We have 4 filters yes, but as we’re always working in 2D, the number of filters is actually represented by a
vec2like so:vec2(2, 2).
This is then stored in filter_offset:
vec2 filter_offset = floor(st) / u_num_filters; // floor(0 -> 2) / 2 = [0, 0.5, 1.0)
We’re getting somewhere…
The Convolution
We now have a way to index the input texture and the filters based on the current gl_FragCoord value. Next we need to get some loops involved - the first of which is to iterate over the number of filters:
for(float f_x=0.0; f_x<u_num_filters_prev.x; f_x+=1.0){
for(float f_y=0.0; f_y<u_num_filters_prev.y; f_y+=1.0){
vec2 layer = vec2(f_x, f_y);
vec2 input_loc = input_st + (layer / u_num_filters_prev);
vec2 filter_loc = filter_st + (layer * u_filter_texel_size * 4.0);
/* ... */
}
}
Remember that the number of layers is determined by the number of filters in the previous layer - that is the limit of our loop and store that as a vec2 called layer. The location sampled from the input texure, input_loc, is input_st plus the normalised value of layer.
We find the value of filter_loc by taking filter_st and adding layer scaled by the size of one kernel (u_filter_texel_size * 4.0).
A texel is the unit measurement of a texture, you can basically think of it as a pixel, but it’s not discrete like a pixel for now.
So as the double for loop iterates the lookup locations move across the input texture and the filters accordingly.
Inside this double loop we do a similar process but to iterate over the 4x4 kernel itself and get a single value which is the sum of the convolutions on each layer on the input tensor. First we need to define a function to actually get the values from the input texture and the filter, and multiply them. The function scales the offset based on the texel size of the input texture, or the filter texture.
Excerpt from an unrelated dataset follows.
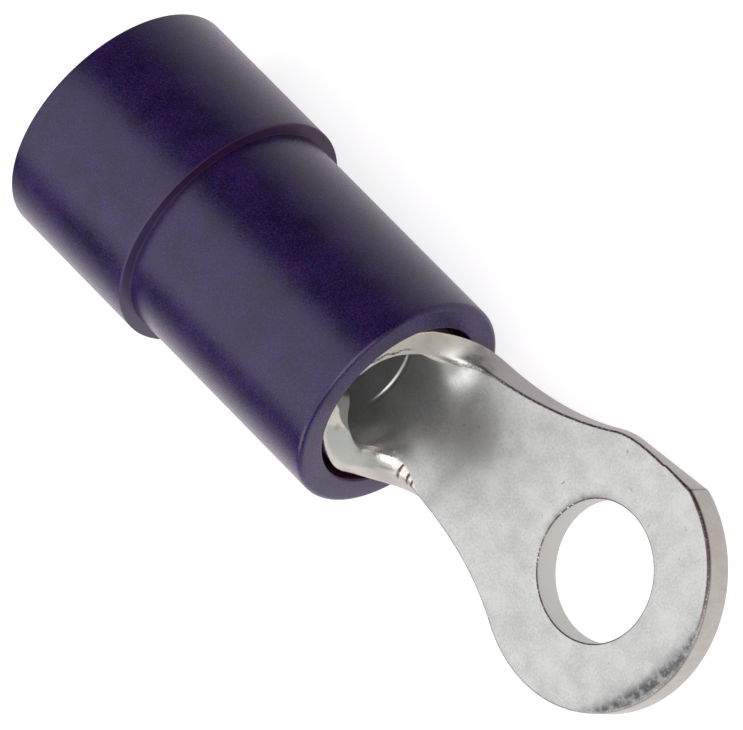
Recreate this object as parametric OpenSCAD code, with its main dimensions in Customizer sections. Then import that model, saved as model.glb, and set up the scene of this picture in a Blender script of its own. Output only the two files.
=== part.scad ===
// Insulated ring terminal, in millimetres.
// The origin is the centre of the stud hole, on the underside of the tongue.
// +X points from the wire barrel to the tip of the ring, +Z out of the open side of the trough.

/* [Sheet and tongue] */
// Thickness of the tinned copper sheet
sheet_t = 1.45; // [1.1:0.05:1.7]
// Outer width of the ring
ring_w = 12.8; // [11:0.1:14.5]
// Diameter of the stud hole, a clearance hole for a 1/4 inch or M6 stud
stud_hole_d = 6.5; // [5.2:0.1:7.5]
// How deep the shear that parts the blank from its neighbour flattens the ring's side
shear_flat = 0.32; // [0.05:0.01:0.5]
// Width of the neck at its narrowest, where the corner arcs to the barrel begin
neck_w = 7.3; // [6.2:0.1:8]

/* [Wire barrel] */
// Bore of the wire barrel
barrel_bore_d = 4.9; // [4.2:0.05:5.6]
// Length of the wire barrel along its seam side
barrel_len = 10.5; // [9:0.1:11.5]
// Distance from the centre of the stud hole back to the front of the barrel
barrel_x = 12.3; // [11:0.1:15]
// Length over which the roll opens in front of the barrel
roll_len = 2.4; // [1.8:0.1:4]
// Share of the roll that is spread along the neck as a shallow dish
dish = 0.5; // [0.1:0.02:0.6]
// Distance from where the neck's side leaves the ring back to where the dish has faded to flat
flat_gap = 1.2; // [0.4:0.1:4]
// Radius of the inside corner between the neck's side and the barrel's front edge
corner_r = 1.8; // [1:0.1:2.2]
// How far the upper part of the barrel's front edge leans back, in degrees
front_rake = 15; // [5:1:20]
// Gap of the butt seam along the top of the barrel
seam_gap = 0.12; // [0.06:0.02:0.3]
// Width of the notch that the blank's rounded corners leave at the front of the seam
seam_notch_w = 1; // [0.6:0.1:1.6]
// Length of that notch along the seam, from the raked front edge
seam_notch_len = 1; // [0.6:0.1:1.6]
// Number of gripping grooves inside the barrel
groove_count = 3; // [1:1:3]
// Width of each groove
groove_w = 0.3; // [0.2:0.05:0.5]
// Depth of each groove
groove_depth = 0.12; // [0.05:0.01:0.25]
// Spacing of the grooves
groove_pitch = 3.2; // [2:0.1:3.6]

/* [Insulating sleeve] */
// Outer diameter of the narrow part, over the wire barrel
sleeve_d = 11.3; // [10.2:0.1:11.4]
// Outer diameter of the bell at the cable end
bell_d = 12.45; // [12.3:0.05:14]
// Overall length of the sleeve
sleeve_len = 21; // [18:0.25:25]
// Length of the bell, from the step to the cable end
bell_len = 8.3; // [5:0.05:9]
// How far the barrel's front edge is set back inside the mouth
barrel_setback = 0.35; // [0.1:0.05:0.8]
// Diameter of the mouth that the tongue comes out of
mouth_d = 8.7; // [8.5:0.05:9.4]
// Depth of the mouth before it narrows to the barrel's seat
mouth_depth = 1.6; // [0.8:0.1:2.5]
// Inside diameter of the bell, where the cable's insulation goes
bell_bore_d = 9.8; // [8:0.1:10.4]
// Thickness of the stop that the barrel's rear edge seats on
stop_t = 0.6; // [0.4:0.1:1]
// Radial clearance between the barrel and its seat
seat_fit = 0.05; // [0.02:0.01:0.1]
// Radial step from the barrel's bore out to the throat of the stop
throat_step = 0.45; // [0.2:0.05:0.8]
// Radius of the rounded outer rims and of the step's outer corner
rim_r = 0.3; // [0.15:0.05:0.35]
// Radius of the fillet at the foot of the step
foot_r = 0.2; // [0.1:0.05:0.25]
// Chamfer at the mouth and at the cable end's inner edge
edge_chamfer = 0.15; // [0.05:0.05:0.3]

/* [Hidden] */
$fn = 96;
eps = 0.02;                                   // overlap that makes joined solids one body
ring_r = ring_w / 2;
bore_r = barrel_bore_d / 2;
barrel_r = bore_r + sheet_t;
axis_z = barrel_r;                            // the barrel's underside is flush with the tongue's
mid_r = bore_r + sheet_t / 2;
neck_half = neck_w / 2;
neck_x = barrel_x - corner_r;                 // how far behind the hole the neck is narrowest
// Radius of the neck's side arc, which touches the ring.
neck_r = (neck_x ^ 2 + neck_half ^ 2 - ring_r ^ 2) / (2 * (ring_r - neck_half));
neck_y = neck_half + neck_r;
touch_a = acos(-neck_x / (ring_r + neck_r));  // where that arc touches the ring
trough_x = ring_r * cos(touch_a) - flat_gap;  // where the dish has faded to flat
trough_len = barrel_x + trough_x;
rake_z = axis_z - mid_r * cos(arc_deg(neck_half + corner_r, 1 / mid_r));
seat_r = barrel_r + seat_fit;
sleeve_front = -barrel_x + barrel_setback;
stop_a = barrel_setback + barrel_len;         // distances a run back from the sleeve's front
step_a = sleeve_len - bell_len;

// Half width of the flat blank at x: the neck's side arc, or the corner arc behind the narrowest point.
function half_at(x) =
    x > -neck_x ? neck_y - sqrt(neck_r ^ 2 - (x + neck_x) ^ 2)
    : neck_half + corner_r - sqrt(max(0, corner_r ^ 2 - (x + neck_x) ^ 2));

// Curvature of the sheet at x: full at the barrel, a fading dish once the roll has opened, then flat.
function eased(u) = u >= 1 ? 1 : u * u * (3 - 2 * u);
function curve_at(x) =
    let (run = x + barrel_x)
    ((1 - dish) * (1 - eased(run / roll_len)) + dish * (1 - run / trough_len) ^ 2) / mid_r;
function arc_deg(s, k) = s * k * 180 / PI;

// A point of the bent sheet: s along its section from the middle, k its curvature, h above its mid-surface.
function bent(x, s, k, h) =
    let (a = arc_deg(s, k), flat = k * mid_r < 0.0001)
    [
        x,
        (flat ? s : sin(a) / k) - h * sin(a),
        sheet_t / 2 + (flat ? 0 : (1 - cos(a)) / k) + h * cos(a)
    ];

// An arc of points about a centre, from one angle to another; first = 1 leaves out the starting point.
function arc_points(c, r, from, to, steps, first = 0) =
    [for (i = [first:steps]) let (a = from + (to - from) * i / steps) c + r * [cos(a), sin(a)]];

// The flat blank from the tip of the ring back to where the trough starts: round the ring as far as
// the point where the neck's side arc touches it, then along that arc, and the same on the other side.
module tongue_outline() {
    trough_a = acos((trough_x + neck_x) / neck_r);
    side = concat(
        arc_points([0, 0], ring_r, 0, touch_a, 64),
        arc_points([-neck_x, neck_y], neck_r, touch_a - 180, -trough_a, 6, first = 1)
    );
    difference() {
        polygon(concat(side, [for (i = [len(side) - 1:-1:1]) [side[i].x, -side[i].y]]));
        translate([-ring_r, ring_r - shear_flat]) square([ring_w, ring_r]);
    }
}

module tongue() {
    difference() {
        linear_extrude(sheet_t) tongue_outline();
        translate([0, 0, -eps]) cylinder(h = sheet_t + 2 * eps, d = stud_hole_d);
    }
}

// The open trough, one closed skin of sections from inside the barrel's wall to inside the tongue.
// The first and the last section are drawn in by a hair, so that they are buried in the solids they join.
module trough() {
    across = 22;
    corner_steps = 9;
    neck_steps = 12;
    hair = 0.01;
    stations = concat(
        [for (i = [0:corner_steps]) -neck_x - corner_r * cos(90 * i / corner_steps)],
        [for (i = [1:neck_steps]) -neck_x + (trough_x + neck_x) * i / neck_steps]
    );
    last = len(stations) - 1;
    rings = concat(
        [section(stations[0], -eps, hair, across)],
        [section(stations[0], 0, hair, across)],
        [for (i = [1:last - 1]) section(stations[i], 0, 0, across)],
        [section(stations[last], 0, hair, across)],
        [section(stations[last], eps, hair, across)]
    );
    n = len(rings[0]);
    sides = [
        for (r = [0:len(rings) - 2], i = [0:n - 1])
            let (a = r * n + i, b = r * n + (i + 1) % n) each [[a, b + n, b], [a, a + n, b + n]]
    ];
    top = (len(rings) - 1) * n;
    caps = [for (i = [0:across - 1]) each [
        [i, i + 1, n - 1 - i],
        [i + 1, n - 2 - i, n - 1 - i],
        [top + i, top + n - 1 - i, top + i + 1],
        [top + i + 1, top + n - 1 - i, top + n - 2 - i]
    ]];
    polyhedron(points = [for (r = rings) each r], faces = concat(sides, caps), convexity = 6);
}

// One closed section of the sheet: along the underside, then back along the upper side.
function section(x, shift, inset, across) =
    let (half = half_at(x) - inset, k = curve_at(x), h = sheet_t / 2 - inset)
    concat(
        [for (i = [0:across]) bent(x, half * (2 * i / across - 1), k, -h) + [shift, 0, 0]],
        [for (i = [across:-1:0]) bent(x, half * (2 * i / across - 1), k, h) + [shift, 0, 0]]
    );

module barrel() {
    difference() {
        along_axis(-barrel_x - barrel_len) cylinder(h = barrel_len, r = barrel_r);
        along_axis(-barrel_x - barrel_len - eps) cylinder(h = barrel_len + 2 * eps, r = bore_r);
        grooves();
        seam();
        translate([-barrel_x, -barrel_r - eps, rake_z]) rotate([0, -front_rake, 0])
            cube([barrel_len, 2 * (barrel_r + eps), 2 * barrel_r]);
    }
}

module grooves() {
    first = (barrel_len - (groove_count - 1) * groove_pitch) / 2;
    for (i = [0:groove_count - 1])
        along_axis(-barrel_x - first - i * groove_pitch - groove_w / 2)
            cylinder(h = groove_w, r = bore_r + groove_depth);
}

// The butt seam, with the notch of the blank's two corners at its front.
module seam() {
    notch_x = -barrel_x - (2 * barrel_r - rake_z) * tan(front_rake);
    translate([-barrel_x - barrel_len - eps, -seam_gap / 2, axis_z])
        cube([barrel_len + 2 * eps, seam_gap, barrel_r + eps]);
    translate([notch_x, 0, axis_z]) linear_extrude(barrel_r + eps)
        polygon([[-seam_notch_len, 0], [0, -seam_notch_w / 2], [barrel_r, -seam_notch_w / 2],
            [barrel_r, seam_notch_w / 2], [0, seam_notch_w / 2]]);
}

// Lays a child cylinder along the barrel's axis, from x towards +X.
module along_axis(x) {
    translate([x, 0, axis_z]) rotate([0, 90, 0]) children();
}

module terminal() {
    color("silver") union() {
        tongue();
        trough();
        barrel();
    }
}

// Profile of the sleeve: distance back from its front, and radius.
module sleeve_profile() {
    front_r = sleeve_d / 2;
    bell_r = bell_d / 2;
    bell_bore_r = bell_bore_d / 2;
    mouth_r = mouth_d / 2;
    throat_r = bore_r + throat_step;
    funnel_a = stop_a + stop_t;
    steps = 6;
    polygon(concat(
        arc_points([rim_r, front_r - rim_r], rim_r, 180, 90, steps),
        arc_points([step_a - foot_r, front_r + foot_r], foot_r, 270, 360, steps),
        arc_points([step_a + rim_r, bell_r - rim_r], rim_r, 180, 90, steps),
        arc_points([sleeve_len - rim_r, bell_r - rim_r], rim_r, 90, 0, steps),
        [
            [sleeve_len, bell_bore_r + edge_chamfer],
            [sleeve_len - edge_chamfer, bell_bore_r],
            [funnel_a + bell_bore_r - throat_r, bell_bore_r],
            [funnel_a, throat_r],
            [stop_a, throat_r],
            [stop_a, seat_r],
            [mouth_depth + mouth_r - seat_r, seat_r],
            [mouth_depth, mouth_r],
            [edge_chamfer, mouth_r],
            [0, mouth_r + edge_chamfer]
        ]
    ));
}

module sleeve() {
    color("midnightblue")
        translate([sleeve_front, 0, axis_z]) rotate([0, -90, 0])
            rotate_extrude() mirror([1, -1, 0]) sleeve_profile();
}

terminal();
sleeve();
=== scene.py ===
import math
from types import SimpleNamespace

import bmesh
import bpy
from mathutils import Matrix, Vector
from mathutils.geometry import delaunay_2d_cdt


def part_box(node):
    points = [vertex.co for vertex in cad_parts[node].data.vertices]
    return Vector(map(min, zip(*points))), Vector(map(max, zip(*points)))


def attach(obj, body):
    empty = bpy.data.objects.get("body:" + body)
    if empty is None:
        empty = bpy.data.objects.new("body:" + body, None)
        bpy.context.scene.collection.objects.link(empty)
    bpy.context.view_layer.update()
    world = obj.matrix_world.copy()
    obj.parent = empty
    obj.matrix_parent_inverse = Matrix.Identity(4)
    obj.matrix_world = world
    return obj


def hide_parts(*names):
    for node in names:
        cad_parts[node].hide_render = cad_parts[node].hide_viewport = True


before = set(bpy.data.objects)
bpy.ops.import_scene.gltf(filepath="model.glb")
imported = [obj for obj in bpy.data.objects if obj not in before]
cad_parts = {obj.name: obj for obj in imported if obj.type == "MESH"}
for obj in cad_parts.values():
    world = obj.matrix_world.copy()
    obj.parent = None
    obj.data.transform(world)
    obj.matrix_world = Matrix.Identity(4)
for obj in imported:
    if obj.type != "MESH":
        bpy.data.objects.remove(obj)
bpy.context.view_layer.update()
mm = 0.001
edgeMarks = ("sheared", "worn", "drawn", "rimmed")     # attributes of the blank that the tin reads


class Value:
    # a node's socket that can be written in an expression

    def __init__(self, tree, socket):
        self.tree = tree
        self.socket = socket

    def math(self, operation, *others, clamp=False):
        settings = {"operation": operation, "use_clamp": clamp}
        return self.tree.add("ShaderNodeMath", settings, dict(enumerate((self, *others))))[0]

    def __add__(self, other):
        return self.math("ADD", other)

    def __radd__(self, other):
        return self.tree.number(other) + self

    def __sub__(self, other):
        return self.math("SUBTRACT", other)

    def __rsub__(self, other):
        return self.tree.number(other) - self

    def __mul__(self, other):
        return self.math("MULTIPLY", other)

    def __rmul__(self, other):
        return self.math("MULTIPLY", other)

    def __truediv__(self, other):
        return self.math("DIVIDE", other)

    def __rtruediv__(self, other):
        return self.tree.number(other) / self

    def __pow__(self, other):
        return self.math("POWER", other)

    def __neg__(self):
        return self * -1.0

    def abs(self):
        return self.math("ABSOLUTE")

    def sin(self):
        return self.math("SINE")

    def cos(self):
        return self.math("COSINE")

    def sqrt(self):
        return self.math("SQRT")

    def min(self, other):
        return self.math("MINIMUM", other)

    def max(self, other):
        return self.math("MAXIMUM", other)

    def clamped(self):
        return self.math("ADD", 0.0, clamp=True)

    def below(self, other):
        return self.math("LESS_THAN", other)

    def ramp(self, start, end):
        # 0 at start, 1 at end, smooth in between
        settings = {"interpolation_type": "SMOOTHSTEP"}
        return self.tree.add("ShaderNodeMapRange", settings, {0: self, 1: start, 2: end})[0]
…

float get(vec2 _input, vec2 _filter, vec2 _offset){
float input_val = texture(u_texture, _input + (_offset * u_input_texel_size)).r;
float filter_val = texture(u_filter, _filter + (_offset * u_filter_texel_size)).r;
return input_val * filter_val;
}
Instead of a nested for loop I just expanded the inner one to four seperate lines; to me that was easier to read. Our entire convolution loop looks like so:
float sum_row = 0.0;
for(float f_x=0.0; f_x<u_num_filters_prev.x; f_x+=1.0){
for(float f_y=0.0; f_y<u_num_filters_prev.y; f_y+=1.0){
vec2 layer = vec2(f_x, f_y);
vec2 input_loc = input_st + (layer / u_num_filters_prev);
vec2 filter_loc = filter_st + (layer * u_filter_texel_size * 4.0);
for(float y=-1.5; y<2.0; y+=1.0){
sum_row += get(input_loc, filter_loc, vec2(-1.5, y));
sum_row += get(input_loc, filter_loc, vec2(-0.5, y));
sum_row += get(input_loc, filter_loc, vec2( 0.5, y));
sum_row += get(input_loc, filter_loc, vec2( 1.5, y));
}
}
}
Quite neat really.
Making Data
Upscaling, deconvolving, transpose convolutions are all names I’ve seen for the reverse process of a downscaling convolution. Basically making the input tensor bigger. The proces described above downsamples an image (in the x and y dimensions at least, if we only used one filter per layer then it would just make an image smaller by half each time), this is fine if our model was a classifier or something like that, but we want an image as an output so we need to scale those tensors back up to something we can ultimately render to the screen. This is the basic structure of an Autoencoder model and the generator of Pix2Pix:
Upscaling is a weird thing because you are, in one way or another, creating data. There are a few ways of approaching this, many are explained pretty well here. But this process in our fragment shader based approach is actually quite straightforward. Out upscaling shader program is nearly identical aside from the convolution loop:
for(float y=-0.75; y<1.0; y+=0.5){
// Fractional Stride on input texture
sum_row += get(input_loc, filter_loc, vec2(-0.75, y));
sum_row += get(input_loc, filter_loc, vec2(-0.25, y));
sum_row += get(input_loc, filter_loc, vec2( 0.25, y));
sum_row += get(input_loc, filter_loc, vec2( 0.75, y));
}
Because we’re accessing texel values and not discrete pixels, we can sample whereever we want. So a fractional stride is prettty easy! We still don’t access data that wouldn’t otherwise be there in a normal array-like tensor, such as a Numpy array, but it quite easily solves this problem of injecting extra data into the larger output tensor.